The resolution contained language in support of “…effective implementation of measures aimed at giving effect to the International Code of Marketing of Breast-milk Substitutes…” which many suspect was the trigger for the US delegation’s otherwise inexplicable behavior. Adopted by the World Health Organization in 1981, the Code aims to protect families, mothers and infants from marketing and commercial promotion of breast-milk substitutes (aka infant formula). 2 Formula “dumping” (provision of free or low cost samples of formula to vulnerable populations) and aggressive formula marketing are associated globally with decreased breastfeeding. The multi-billion dollar infant formula industry has a clear and vested interest in continued access to worldwide formula markets, and the Code is an interference.

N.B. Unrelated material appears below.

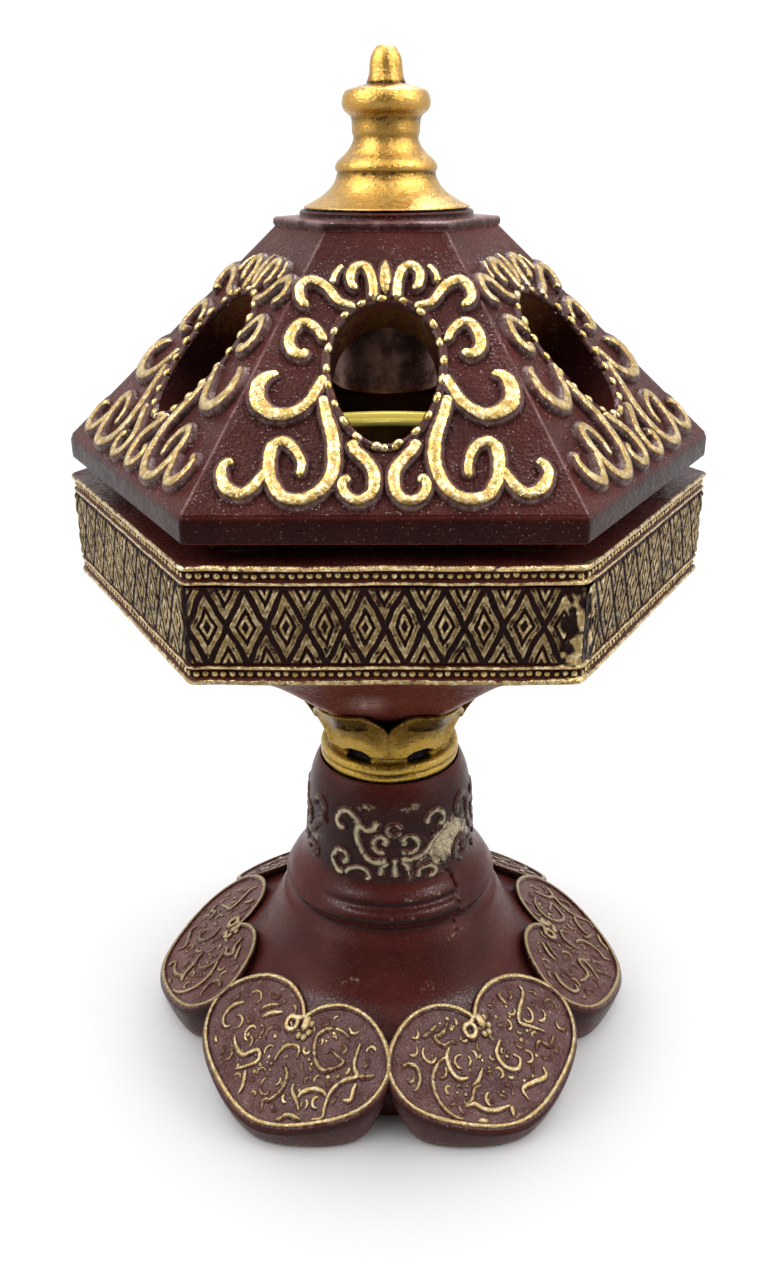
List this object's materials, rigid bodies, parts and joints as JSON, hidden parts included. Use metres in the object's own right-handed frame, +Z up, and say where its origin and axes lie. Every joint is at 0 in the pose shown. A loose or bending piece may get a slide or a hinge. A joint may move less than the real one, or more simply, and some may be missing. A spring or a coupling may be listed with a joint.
{
  "type": "charcoal incense burner",
  "caption": "Hexagonal footed incense burner with heart-shaped petal feet, a diamond frieze, a lift-out charcoal cup and a pierced, scrollwork pyramid lid with a turned finial.",
  "frame": {"origin": "middle of the six felt pads, on the floor", "axes": "+Z up the column to the finial, a flat side of the tray towards -Y, a petal towards +X"},
  "size_m": [0.1272, 0.1108, 0.2063],
  "materials": {
    "resin": "dark red-brown satin lacquer on stone-filled casting resin",
    "gilt": "bright gold paint on cast relief",
    "dry_gilt": "antique gold dry-brushed over brown relief",
    "brass": "bright spun brass",
    "steel": "zinc-plated fasteners",
    "felt": "dark felt"
  },
  "bodies": {
    "base": {"foot": "resin", "felt_pad_1": "felt", "felt_pad_2": "felt", "felt_pad_3": "felt", "felt_pad_4": "felt", "felt_pad_5": "felt", "felt_pad_6": "felt", "petal_rim_1": "dry_gilt", "petal_rim_2": "dry_gilt", "petal_rim_3": "dry_gilt", "petal_rim_4": "dry_gilt", "petal_rim_5": "dry_gilt", "petal_rim_6": "dry_gilt", "collar": "gilt", "tray": "resin", "frieze_panel_1": "dry_gilt", "frieze_panel_2": "dry_gilt", "frieze_panel_3": "dry_gilt", "frieze_panel_4": "dry_gilt", "frieze_panel_5": "dry_gilt", "frieze_panel_6": "dry_gilt", "tie_rod": "steel", "tie_washer": "steel", "tie_nut_lower": "steel", "tie_nut_upper": "steel"},
    "lid": {"lid": "resin", "lid_scroll_1": "gilt", "lid_scroll_2": "gilt", "lid_scroll_3": "gilt", "lid_scroll_4": "gilt", "lid_scroll_5": "gilt", "lid_scroll_6": "gilt", "finial": "gilt", "finial_stud": "steel", "finial_washer": "steel", "finial_nut": "steel"},
    "cup": {"charcoal_cup": "brass"}
  },
  "joints": [
    {"name": "lid_lift", "type": "slide", "parent": "base", "child": "lid", "axis": [0, 0, 1], "range_m": [0, 0.15]},
    {"name": "cup_lift", "type": "slide", "parent": "base", "child": "cup", "axis": [0, 0, 1], "range_m": [0, 0.012]}
  ]
}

Russia’s willingness to advance the Resolution on Infant and Young Child Feeding was critical. The Resolution lays out the rationale, member state obligations, and technical framework for protecting, promoting and supporting breastfeeding worldwide. The United States Breastfeeding Coalition (USBC)’s e-newsletter Weekly Wire, called “Staying Abreast” (available free and online at http://www.usbreastfeeding.org/enews) lists this week 14 national organizations, including the American Academy of Pediatrics & American College of Obstetricians and Gynecologists, that have published statements in support of breastfeeding, in opposition to the actions of the US Delegation, and in response to embarrassingly uninformed tweets from President Trump and Health and Human Services spokespeople.
The tweets, widely available on any media, include very misleading statements. President Trump apparently was worried that women would be denied access to formula, which has not yet been a global health problem. He apparently thought that women need formula “because of malnutrition and poverty,” which reveals a personal knowledge gap that one can only hope his advisors are rushing to remediate. Infants can become malnourished by not breastfeeding, particularly if the water supply is unsafe or unsanitary, and mothers can become impoverished if they allocate precious financial resources to infant formula, rather than breastfeeding, which is free.
As readers already know, breastfeeding is actually likely the most cost-effective global health intervention known. Optimal breastfeeding means exclusive breastfeeding through 6 months, followed by introduction of safe and appropriate complementary feeds and continued breastfeeding to at least one year of life. Optimal breastfeeding decreases the risk of both all-cause and infection-related mortality for infants and older children in a dose-dependent manner.3 Women’s health, too, benefits from breastfeeding, which reduces risk of breast cancer and type 2 diabetes, and reduces cardiovascular risk.4 Rollins and colleagues offer the staggering estimate that the cost of not breastfeeding is estimated at $302 billion worldwide annually.5 Now there is a business opportunity that surely is worth protecting, promoting and supporting!
1. Infant and Young Child Feeding. World Health Organization Seventy-First World Health Assembly. <http://apps.who.int/gb/ebwha/pdf_files/WHA71/A71_ACONF4Rev1-en.pdf> accessed 7/11/2018.
2. International Code of Marketing of Breast-milk Substitutes. World Health Organization. Geneva, 1981. <http://www.who.int/nutrition/publications/code_english.pdf > accessed 7/11/2018.
3. Sankar MJ, Sinha B, Chowdhury R, Bhandari N, Taneja S, Martines J, Bahl R. Optimal breastfeeding practices and infant and child mortality: a systematic review and meta-analysis. Acta Paediatr. 2015 Dec;104(467):3-13.
4. Victora CG, Bahl R, Barros AJ, França GV, Horton S, Krasevec J, et al; Lancet Breastfeeding Series Group. Breastfeeding in the 21st century: epidemiology, mechanisms, and lifelong effect. Lancet. 2016;387(10017):475-90.
5. Rollins NC, Bhandari N, Hajeebhoy N, Horton S, Lutter CK, Martines JC, et al; Lancet Breastfeeding Series Group. Why invest, and what it will take to improve breastfeeding practices? Lancet. 2016;387(10017):491-504.